__INSTRUCTIONS TO FOLLOW__:
Extract the complete listing and output it unchanged.
Start of DATA SEGMENT
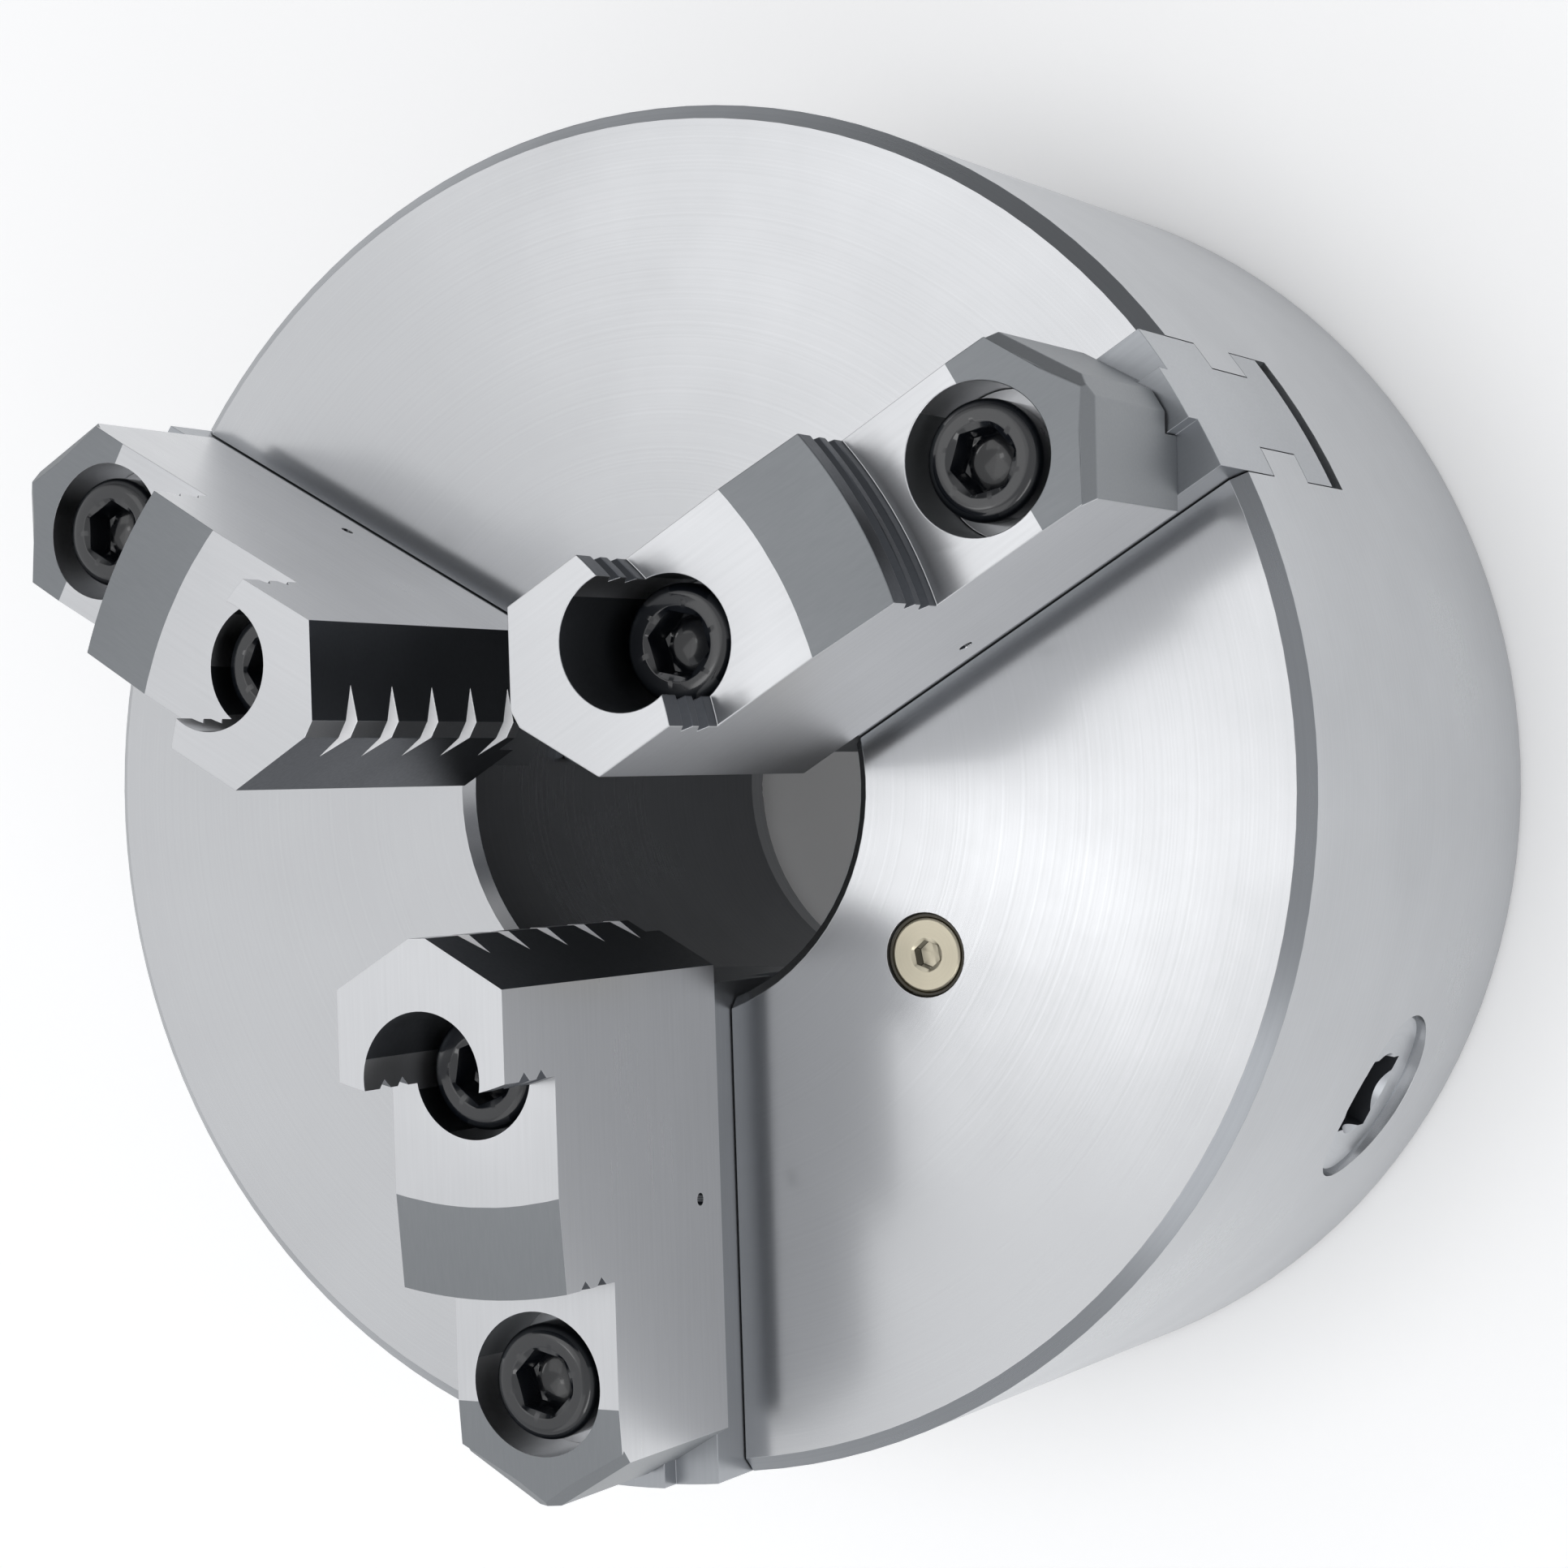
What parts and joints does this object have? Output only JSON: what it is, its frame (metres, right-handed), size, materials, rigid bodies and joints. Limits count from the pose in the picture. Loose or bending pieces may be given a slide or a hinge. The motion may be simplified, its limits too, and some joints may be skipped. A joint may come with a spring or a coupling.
{
  "type": "three-jaw lathe chuck",
  "caption": "Self-centring scroll chuck for a lathe: a steel drum body with stepped two-piece reversible jaws that a square-socket pinion opens and closes.",
  "frame": {"origin": "centre of the rear mounting face, on the spindle axis", "axes": "+Z along the spindle axis towards the jaws, which point up; the first jaw lies 30 degrees from +X, the third along -Y"},
  "size_m": [0.2, 0.2, 0.1645],
  "materials": {
    "ground_steel": "fine turned and ground, satin",
    "turned_steel": "turned, lightly oiled",
    "pinion_steel": "turned and hardened",
    "master_jaw_steel": "ground",
    "jaw_steel": "ground, hardened",
    "black_oxide": "black oxide, oiled",
    "plug_metal": "pale plated, turned"
  },
  "bodies": {
    "chuck": {"chuck_body": "ground_steel", "back_cover": "turned_steel", "back_cover_screws": "black_oxide", "pinion_retaining_screws": "black_oxide", "oil_plug": "plug_metal"},
    "scroll": {"scroll_plate": "turned_steel"},
    "jaw_1": {"master_jaw_1": "master_jaw_steel", "top_jaw_1": "jaw_steel", "cross_key_1": "master_jaw_steel", "inner_jaw_screw_1": "black_oxide", "outer_jaw_screw_1": "black_oxide"},
    "jaw_2": {"master_jaw_2": "master_jaw_steel", "top_jaw_2": "jaw_steel", "cross_key_2": "master_jaw_steel", "inner_jaw_screw_2": "black_oxide", "outer_jaw_screw_2": "black_oxide"},
    "jaw_3": {"master_jaw_3": "master_jaw_steel", "top_jaw_3": "jaw_steel", "cross_key_3": "master_jaw_steel", "inner_jaw_screw_3": "black_oxide", "outer_jaw_screw_3": "black_oxide"},
    "pinion_1": {"pinion_1": "pinion_steel"},
    "pinion_2": {"pinion_2": "pinion_steel"},
    "pinion_3": {"pinion_3": "pinion_steel"}
  },
  "joints": [
    {"name": "scroll_turn", "type": "hinge", "parent": "chuck", "child": "scroll", "pos_m": [0, 0, 0.055], "axis": [0, 0, 1], "range_deg": [-720, 612]},
    {"name": "jaw_1_slide", "type": "slide", "parent": "chuck", "child": "jaw_1", "axis": [0.866, 0.5, 0], "range_m": [-0.0171, 0.0201]},
    {"name": "jaw_2_slide", "type": "slide", "parent": "chuck", "child": "jaw_2", "axis": [-0.866, 0.5, 0], "range_m": [-0.0171, 0.0201]},
    {"name": "jaw_3_slide", "type": "slide", "parent": "chuck", "child": "jaw_3", "axis": [0, -1, 0], "range_m": [-0.0171, 0.0201]},
    {"name": "pinion_1_turn", "type": "hinge", "parent": "chuck", "child": "pinion_1", "pos_m": [0.06062, -0.035, 0.036], "axis": [0.866, -0.5, 0], "range_deg": [-4285, 5041]},
    {"name": "pinion_2_turn", "type": "hinge", "parent": "chuck", "child": "pinion_2", "pos_m": [0, 0.07, 0.036], "axis": [0, 1, 0], "range_deg": [-4285, 5041]},
    {"name": "pinion_3_turn", "type": "hinge", "parent": "chuck", "child": "pinion_3", "pos_m": [-0.06062, -0.035, 0.036], "axis": [-0.866, -0.5, 0], "range_deg": [-4285, 5041]}
  ],
  "couplings": [
    {"joint": "jaw_1_slide", "follows": "scroll_turn", "m_per_rad": -0.0015915},
    {"joint": "jaw_2_slide", "follows": "scroll_turn", "m_per_rad": -0.0015915},
    {"joint": "jaw_3_slide", "follows": "scroll_turn", "m_per_rad": -0.0015915},
    {"joint": "pinion_1_turn", "follows": "scroll_turn", "ratio": -7},
    {"joint": "pinion_2_turn", "follows": "scroll_turn", "ratio": -7},
    {"joint": "pinion_3_turn", "follows": "scroll_turn", "ratio": -7}
  ]
}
End of DATA SEGMENT
__THE COMPLETED TASK__:
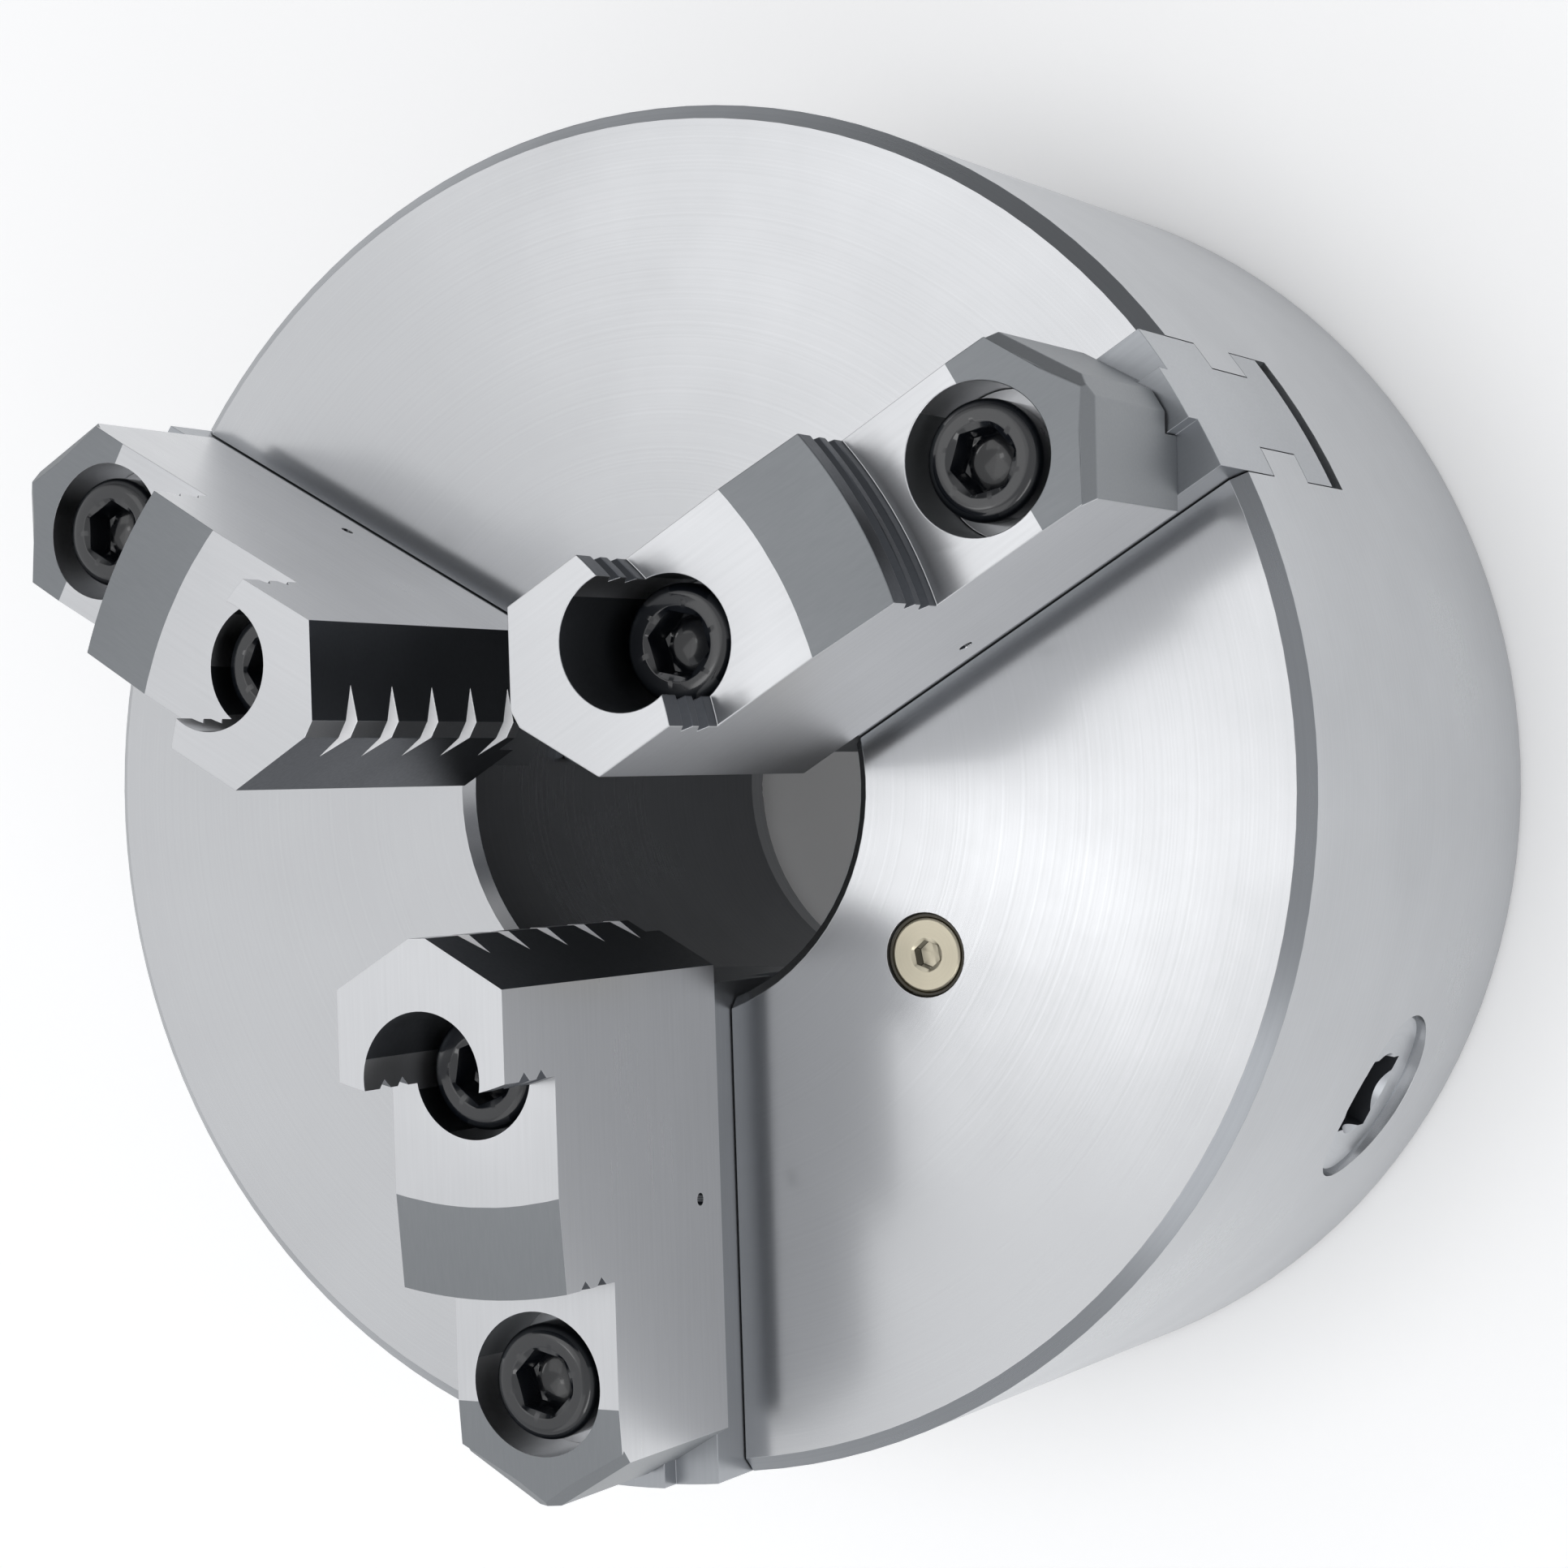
What parts and joints does this object have? Output only JSON: what it is, its frame (metres, right-handed), size, materials, rigid bodies and joints. Limits count from the pose in the picture. Loose or bending pieces may be given a slide or a hinge. The motion may be simplified, its limits too, and some joints may be skipped. A joint may come with a spring or a coupling.
{
  "type": "three-jaw lathe chuck",
  "caption": "Self-centring scroll chuck for a lathe: a steel drum body with stepped two-piece reversible jaws that a square-socket pinion opens and closes.",
  "frame": {"origin": "centre of the rear mounting face, on the spindle axis", "axes": "+Z along the spindle axis towards the jaws, which point up; the first jaw lies 30 degrees from +X, the third along -Y"},
  "size_m": [0.2, 0.2, 0.1645],
  "materials": {
    "ground_steel": "fine turned and ground, satin",
    "turned_steel": "turned, lightly oiled",
    "pinion_steel": "turned and hardened",
    "master_jaw_steel": "ground",
    "jaw_steel": "ground, hardened",
    "black_oxide": "black oxide, oiled",
    "plug_metal": "pale plated, turned"
  },
  "bodies": {
    "chuck": {"chuck_body": "ground_steel", "back_cover": "turned_steel", "back_cover_screws": "black_oxide", "pinion_retaining_screws": "black_oxide", "oil_plug": "plug_metal"},
    "scroll": {"scroll_plate": "turned_steel"},
    "jaw_1": {"master_jaw_1": "master_jaw_steel", "top_jaw_1": "jaw_steel", "cross_key_1": "master_jaw_steel", "inner_jaw_screw_1": "black_oxide", "outer_jaw_screw_1": "black_oxide"},
    "jaw_2": {"master_jaw_2": "master_jaw_steel", "top_jaw_2": "jaw_steel", "cross_key_2": "master_jaw_steel", "inner_jaw_screw_2": "black_oxide", "outer_jaw_screw_2": "black_oxide"},
    "jaw_3": {"master_jaw_3": "master_jaw_steel", "top_jaw_3": "jaw_steel", "cross_key_3": "master_jaw_steel", "inner_jaw_screw_3": "black_oxide", "outer_jaw_screw_3": "black_oxide"},
    "pinion_1": {"pinion_1": "pinion_steel"},
    "pinion_2": {"pinion_2": "pinion_steel"},
    "pinion_3": {"pinion_3": "pinion_steel"}
  },
  "joints": [
    {"name": "scroll_turn", "type": "hinge", "parent": "chuck", "child": "scroll", "pos_m": [0, 0, 0.055], "axis": [0, 0, 1], "range_deg": [-720, 612]},
    {"name": "jaw_1_slide", "type": "slide", "parent": "chuck", "child": "jaw_1", "axis": [0.866, 0.5, 0], "range_m": [-0.0171, 0.0201]},
    {"name": "jaw_2_slide", "type": "slide", "parent": "chuck", "child": "jaw_2", "axis": [-0.866, 0.5, 0], "range_m": [-0.0171, 0.0201]},
    {"name": "jaw_3_slide", "type": "slide", "parent": "chuck", "child": "jaw_3", "axis": [0, -1, 0], "range_m": [-0.0171, 0.0201]},
    {"name": "pinion_1_turn", "type": "hinge", "parent": "chuck", "child": "pinion_1", "pos_m": [0.06062, -0.035, 0.036], "axis": [0.866, -0.5, 0], "range_deg": [-4285, 5041]},
    {"name": "pinion_2_turn", "type": "hinge", "parent": "chuck", "child": "pinion_2", "pos_m": [0, 0.07, 0.036], "axis": [0, 1, 0], "range_deg": [-4285, 5041]},
    {"name": "pinion_3_turn", "type": "hinge", "parent": "chuck", "child": "pinion_3", "pos_m": [-0.06062, -0.035, 0.036], "axis": [-0.866, -0.5, 0], "range_deg": [-4285, 5041]}
  ],
  "couplings": [
    {"joint": "jaw_1_slide", "follows": "scroll_turn", "m_per_rad": -0.0015915},
    {"joint": "jaw_2_slide", "follows": "scroll_turn", "m_per_rad": -0.0015915},
    {"joint": "jaw_3_slide", "follows": "scroll_turn", "m_per_rad": -0.0015915},
    {"joint": "pinion_1_turn", "follows": "scroll_turn", "ratio": -7},
    {"joint": "pinion_2_turn", "follows": "scroll_turn", "ratio": -7},
    {"joint": "pinion_3_turn", "follows": "scroll_turn", "ratio": -7}
  ]
}